### TASK DIRECTIONS
Reproduce, please, only the lines from the first line below to the line containing "return np.stack([across, rise], -1), half_side, half_up", inclusive.

### SUPPLIED MATERIAL
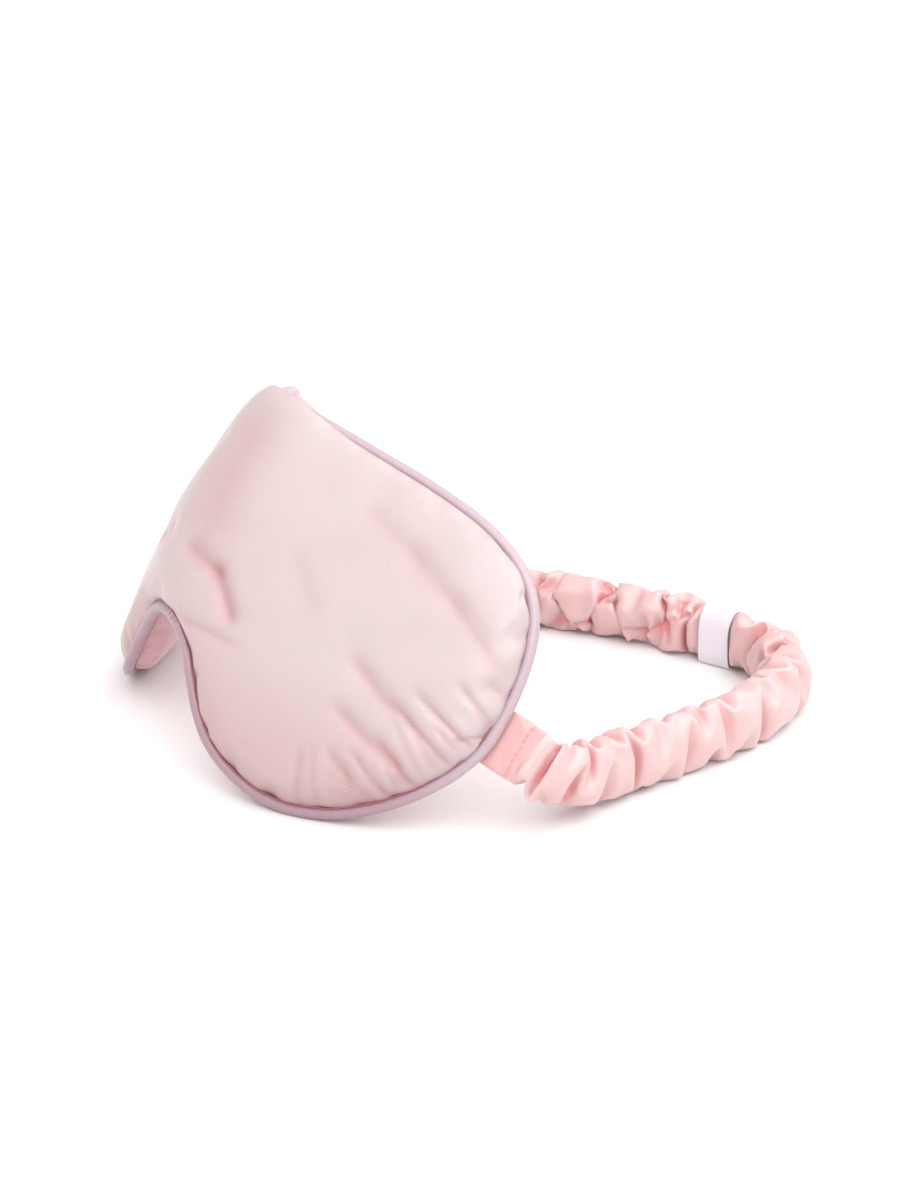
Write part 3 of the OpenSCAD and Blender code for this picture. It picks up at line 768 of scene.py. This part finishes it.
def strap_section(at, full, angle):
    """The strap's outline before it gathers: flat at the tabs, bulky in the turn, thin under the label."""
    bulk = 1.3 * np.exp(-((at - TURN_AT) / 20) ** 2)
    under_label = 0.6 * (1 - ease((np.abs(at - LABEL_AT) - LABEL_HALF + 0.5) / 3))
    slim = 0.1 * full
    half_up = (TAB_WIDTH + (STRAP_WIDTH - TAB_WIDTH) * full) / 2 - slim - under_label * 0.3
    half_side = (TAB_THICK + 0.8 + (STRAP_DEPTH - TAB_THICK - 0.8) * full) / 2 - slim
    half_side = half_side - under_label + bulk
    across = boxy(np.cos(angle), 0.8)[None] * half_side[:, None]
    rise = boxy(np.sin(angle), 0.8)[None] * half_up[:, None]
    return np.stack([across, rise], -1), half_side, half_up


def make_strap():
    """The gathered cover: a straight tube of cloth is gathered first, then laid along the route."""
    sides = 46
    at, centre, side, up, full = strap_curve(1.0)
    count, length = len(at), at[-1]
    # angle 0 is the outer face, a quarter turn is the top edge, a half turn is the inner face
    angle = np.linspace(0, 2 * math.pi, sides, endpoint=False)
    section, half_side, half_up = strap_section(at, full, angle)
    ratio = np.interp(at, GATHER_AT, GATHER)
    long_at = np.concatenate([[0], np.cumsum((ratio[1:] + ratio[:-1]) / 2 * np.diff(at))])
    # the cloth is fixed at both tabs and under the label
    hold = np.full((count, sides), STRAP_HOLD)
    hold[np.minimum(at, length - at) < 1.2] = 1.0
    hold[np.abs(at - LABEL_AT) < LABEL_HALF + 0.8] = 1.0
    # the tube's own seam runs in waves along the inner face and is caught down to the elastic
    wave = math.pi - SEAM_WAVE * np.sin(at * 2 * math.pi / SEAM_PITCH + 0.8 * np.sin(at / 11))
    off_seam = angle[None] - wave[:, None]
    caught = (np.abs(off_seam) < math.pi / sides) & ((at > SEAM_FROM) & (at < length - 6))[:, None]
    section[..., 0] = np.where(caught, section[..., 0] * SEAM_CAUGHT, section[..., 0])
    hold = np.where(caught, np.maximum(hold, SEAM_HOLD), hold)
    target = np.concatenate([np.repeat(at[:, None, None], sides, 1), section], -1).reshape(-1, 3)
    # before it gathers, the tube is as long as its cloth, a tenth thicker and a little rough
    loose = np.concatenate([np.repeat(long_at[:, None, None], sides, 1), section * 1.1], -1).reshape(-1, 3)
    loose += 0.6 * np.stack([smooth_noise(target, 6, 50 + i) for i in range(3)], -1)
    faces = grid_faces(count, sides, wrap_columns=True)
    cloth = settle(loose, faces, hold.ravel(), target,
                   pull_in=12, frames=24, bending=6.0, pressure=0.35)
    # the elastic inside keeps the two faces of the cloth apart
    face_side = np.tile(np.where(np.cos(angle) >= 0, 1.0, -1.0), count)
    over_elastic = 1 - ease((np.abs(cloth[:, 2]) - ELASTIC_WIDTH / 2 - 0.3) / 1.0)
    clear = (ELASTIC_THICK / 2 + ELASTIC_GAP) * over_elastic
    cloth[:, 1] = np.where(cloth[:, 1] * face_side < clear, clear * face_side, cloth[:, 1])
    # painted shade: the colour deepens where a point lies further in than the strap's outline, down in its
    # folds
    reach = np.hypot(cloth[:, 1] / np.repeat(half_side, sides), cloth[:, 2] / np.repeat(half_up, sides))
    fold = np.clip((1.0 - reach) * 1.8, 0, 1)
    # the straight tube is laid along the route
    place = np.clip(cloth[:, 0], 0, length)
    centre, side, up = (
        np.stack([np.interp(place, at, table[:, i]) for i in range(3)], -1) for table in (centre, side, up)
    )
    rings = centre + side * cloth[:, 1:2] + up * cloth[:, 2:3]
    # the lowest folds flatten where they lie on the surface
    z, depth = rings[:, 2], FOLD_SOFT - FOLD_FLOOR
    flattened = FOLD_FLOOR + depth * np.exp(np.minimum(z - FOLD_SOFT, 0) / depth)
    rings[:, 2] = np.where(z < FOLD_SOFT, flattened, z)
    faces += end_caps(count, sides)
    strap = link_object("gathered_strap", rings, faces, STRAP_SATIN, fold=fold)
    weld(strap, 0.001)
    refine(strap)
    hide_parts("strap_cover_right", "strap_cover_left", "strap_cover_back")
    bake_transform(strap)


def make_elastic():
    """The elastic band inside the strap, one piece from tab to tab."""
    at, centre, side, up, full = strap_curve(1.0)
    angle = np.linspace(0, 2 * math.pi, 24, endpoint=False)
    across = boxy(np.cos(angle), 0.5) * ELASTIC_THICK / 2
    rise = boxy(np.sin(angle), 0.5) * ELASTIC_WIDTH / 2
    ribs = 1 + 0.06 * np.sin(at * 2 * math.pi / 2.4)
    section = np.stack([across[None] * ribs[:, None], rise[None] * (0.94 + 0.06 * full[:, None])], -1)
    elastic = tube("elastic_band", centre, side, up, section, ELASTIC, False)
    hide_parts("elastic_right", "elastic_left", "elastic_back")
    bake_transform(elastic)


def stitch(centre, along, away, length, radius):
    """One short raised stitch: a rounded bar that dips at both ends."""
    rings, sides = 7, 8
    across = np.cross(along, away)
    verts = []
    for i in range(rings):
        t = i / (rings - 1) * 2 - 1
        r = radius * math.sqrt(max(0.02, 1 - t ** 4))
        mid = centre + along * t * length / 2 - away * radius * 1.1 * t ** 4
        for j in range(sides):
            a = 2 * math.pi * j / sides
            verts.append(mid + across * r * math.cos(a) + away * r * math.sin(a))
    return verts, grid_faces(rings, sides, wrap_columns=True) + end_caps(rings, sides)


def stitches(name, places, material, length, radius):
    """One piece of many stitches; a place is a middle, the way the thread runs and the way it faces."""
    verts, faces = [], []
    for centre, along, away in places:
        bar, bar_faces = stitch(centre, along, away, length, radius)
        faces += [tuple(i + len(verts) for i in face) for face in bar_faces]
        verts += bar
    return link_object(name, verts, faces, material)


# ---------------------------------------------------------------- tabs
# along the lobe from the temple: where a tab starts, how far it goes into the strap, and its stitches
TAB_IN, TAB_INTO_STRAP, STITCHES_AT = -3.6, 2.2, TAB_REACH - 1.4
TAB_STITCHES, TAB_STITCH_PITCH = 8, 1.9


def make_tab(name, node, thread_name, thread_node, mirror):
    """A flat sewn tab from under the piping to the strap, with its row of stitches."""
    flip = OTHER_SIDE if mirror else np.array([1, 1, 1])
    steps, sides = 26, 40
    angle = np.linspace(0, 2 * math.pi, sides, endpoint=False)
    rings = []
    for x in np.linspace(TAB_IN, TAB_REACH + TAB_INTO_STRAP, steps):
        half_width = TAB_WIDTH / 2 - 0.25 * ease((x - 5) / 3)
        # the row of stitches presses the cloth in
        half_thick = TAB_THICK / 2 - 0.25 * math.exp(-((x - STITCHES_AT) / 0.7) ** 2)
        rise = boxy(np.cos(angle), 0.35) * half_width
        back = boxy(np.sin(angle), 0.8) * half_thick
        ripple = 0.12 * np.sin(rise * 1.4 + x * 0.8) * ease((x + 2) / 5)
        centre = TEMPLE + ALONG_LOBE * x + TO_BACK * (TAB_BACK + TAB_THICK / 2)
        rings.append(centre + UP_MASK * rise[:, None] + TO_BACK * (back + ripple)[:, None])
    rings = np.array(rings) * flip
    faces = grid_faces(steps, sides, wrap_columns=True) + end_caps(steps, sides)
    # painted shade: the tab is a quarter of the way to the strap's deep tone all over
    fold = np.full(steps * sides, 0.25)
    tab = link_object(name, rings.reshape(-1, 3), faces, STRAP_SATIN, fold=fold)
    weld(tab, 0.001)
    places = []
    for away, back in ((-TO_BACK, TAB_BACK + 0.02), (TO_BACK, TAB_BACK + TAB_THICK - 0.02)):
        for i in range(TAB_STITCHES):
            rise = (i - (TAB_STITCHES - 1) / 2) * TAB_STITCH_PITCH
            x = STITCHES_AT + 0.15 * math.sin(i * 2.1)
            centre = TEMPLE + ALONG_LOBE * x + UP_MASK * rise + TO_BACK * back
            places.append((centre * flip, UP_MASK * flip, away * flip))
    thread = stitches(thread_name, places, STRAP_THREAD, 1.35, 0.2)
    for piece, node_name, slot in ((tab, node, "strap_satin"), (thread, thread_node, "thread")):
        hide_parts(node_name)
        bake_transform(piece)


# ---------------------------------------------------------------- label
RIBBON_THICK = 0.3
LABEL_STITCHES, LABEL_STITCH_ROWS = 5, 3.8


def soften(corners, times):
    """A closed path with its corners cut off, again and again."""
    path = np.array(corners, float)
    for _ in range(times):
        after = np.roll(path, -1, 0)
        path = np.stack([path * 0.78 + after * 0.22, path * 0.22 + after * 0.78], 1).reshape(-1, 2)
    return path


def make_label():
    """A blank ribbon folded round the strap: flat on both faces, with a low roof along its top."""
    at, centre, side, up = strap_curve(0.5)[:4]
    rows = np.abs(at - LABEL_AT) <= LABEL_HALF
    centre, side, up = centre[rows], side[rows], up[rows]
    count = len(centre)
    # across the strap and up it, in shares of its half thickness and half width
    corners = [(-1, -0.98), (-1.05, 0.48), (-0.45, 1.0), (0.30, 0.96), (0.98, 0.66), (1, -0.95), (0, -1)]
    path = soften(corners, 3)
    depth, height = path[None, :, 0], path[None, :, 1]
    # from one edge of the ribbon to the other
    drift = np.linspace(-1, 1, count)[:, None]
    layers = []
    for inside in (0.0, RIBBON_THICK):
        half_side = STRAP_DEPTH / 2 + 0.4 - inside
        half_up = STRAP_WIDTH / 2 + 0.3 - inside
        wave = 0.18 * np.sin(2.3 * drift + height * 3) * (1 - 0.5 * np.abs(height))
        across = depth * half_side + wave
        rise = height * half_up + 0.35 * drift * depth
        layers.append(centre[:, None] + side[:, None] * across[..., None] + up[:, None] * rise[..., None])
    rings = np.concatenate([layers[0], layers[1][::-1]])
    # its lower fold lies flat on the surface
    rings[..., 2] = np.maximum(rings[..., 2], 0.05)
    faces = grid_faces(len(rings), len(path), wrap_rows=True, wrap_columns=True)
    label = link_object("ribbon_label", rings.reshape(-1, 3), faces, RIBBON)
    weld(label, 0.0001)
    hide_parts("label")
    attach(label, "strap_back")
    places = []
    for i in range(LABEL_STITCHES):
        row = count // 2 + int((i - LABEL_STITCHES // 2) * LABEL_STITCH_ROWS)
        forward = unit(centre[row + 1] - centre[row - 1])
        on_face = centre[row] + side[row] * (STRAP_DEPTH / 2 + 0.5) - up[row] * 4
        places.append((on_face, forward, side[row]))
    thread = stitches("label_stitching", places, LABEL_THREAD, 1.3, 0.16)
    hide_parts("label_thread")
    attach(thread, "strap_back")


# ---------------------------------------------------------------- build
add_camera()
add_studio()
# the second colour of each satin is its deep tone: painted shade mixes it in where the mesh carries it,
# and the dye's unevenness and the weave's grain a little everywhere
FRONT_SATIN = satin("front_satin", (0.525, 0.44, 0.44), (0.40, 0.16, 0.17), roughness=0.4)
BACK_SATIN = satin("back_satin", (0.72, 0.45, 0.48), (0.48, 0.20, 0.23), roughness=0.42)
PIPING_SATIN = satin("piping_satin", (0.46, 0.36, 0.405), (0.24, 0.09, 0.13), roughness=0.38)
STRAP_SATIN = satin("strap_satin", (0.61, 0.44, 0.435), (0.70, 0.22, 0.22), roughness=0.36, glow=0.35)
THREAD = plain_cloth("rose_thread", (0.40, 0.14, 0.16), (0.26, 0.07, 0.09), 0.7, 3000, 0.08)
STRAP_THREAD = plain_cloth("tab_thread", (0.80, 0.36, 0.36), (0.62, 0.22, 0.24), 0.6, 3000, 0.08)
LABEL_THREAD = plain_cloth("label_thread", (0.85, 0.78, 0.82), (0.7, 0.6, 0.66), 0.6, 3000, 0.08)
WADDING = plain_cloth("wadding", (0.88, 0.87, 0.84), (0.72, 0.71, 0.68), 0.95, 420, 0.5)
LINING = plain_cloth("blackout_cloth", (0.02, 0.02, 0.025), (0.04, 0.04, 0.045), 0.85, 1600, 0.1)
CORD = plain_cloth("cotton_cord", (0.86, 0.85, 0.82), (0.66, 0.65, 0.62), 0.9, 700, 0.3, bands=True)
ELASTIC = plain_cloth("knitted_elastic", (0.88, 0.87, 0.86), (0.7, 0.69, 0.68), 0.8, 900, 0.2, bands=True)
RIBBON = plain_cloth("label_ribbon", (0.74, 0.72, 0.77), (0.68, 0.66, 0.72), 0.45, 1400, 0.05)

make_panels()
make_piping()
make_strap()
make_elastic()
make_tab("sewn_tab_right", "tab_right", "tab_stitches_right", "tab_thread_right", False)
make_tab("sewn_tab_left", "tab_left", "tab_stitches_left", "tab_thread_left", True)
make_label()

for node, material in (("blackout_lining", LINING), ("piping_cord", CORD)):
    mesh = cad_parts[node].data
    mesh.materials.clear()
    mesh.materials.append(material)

### TASK RESPONSE
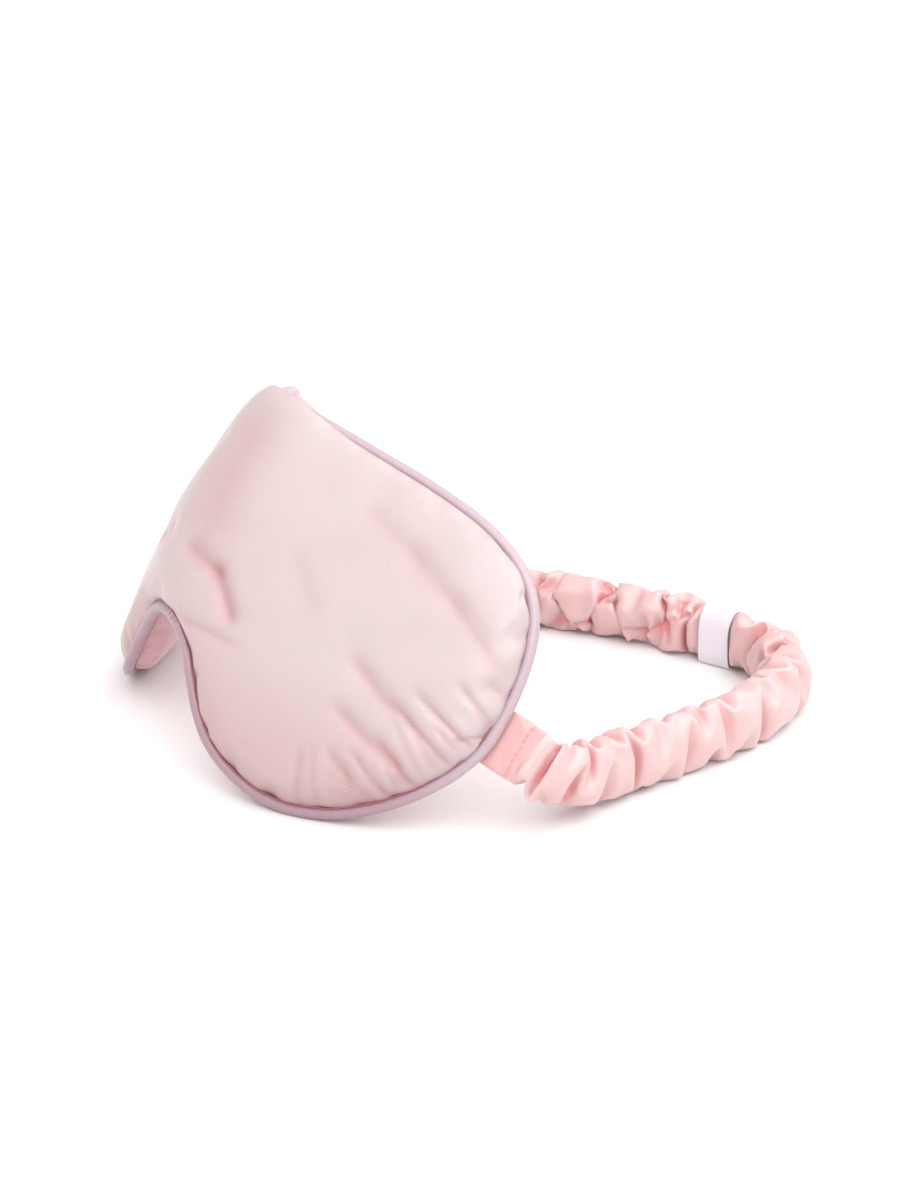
Write part 3 of the OpenSCAD and Blender code for this picture. It picks up at line 768 of scene.py. This part finishes it.
def strap_section(at, full, angle):
    """The strap's outline before it gathers: flat at the tabs, bulky in the turn, thin under the label."""
    bulk = 1.3 * np.exp(-((at - TURN_AT) / 20) ** 2)
    under_label = 0.6 * (1 - ease((np.abs(at - LABEL_AT) - LABEL_HALF + 0.5) / 3))
    slim = 0.1 * full
    half_up = (TAB_WIDTH + (STRAP_WIDTH - TAB_WIDTH) * full) / 2 - slim - under_label * 0.3
    half_side = (TAB_THICK + 0.8 + (STRAP_DEPTH - TAB_THICK - 0.8) * full) / 2 - slim
    half_side = half_side - under_label + bulk
    across = boxy(np.cos(angle), 0.8)[None] * half_side[:, None]
    rise = boxy(np.sin(angle), 0.8)[None] * half_up[:, None]
    return np.stack([across, rise], -1), half_side, half_up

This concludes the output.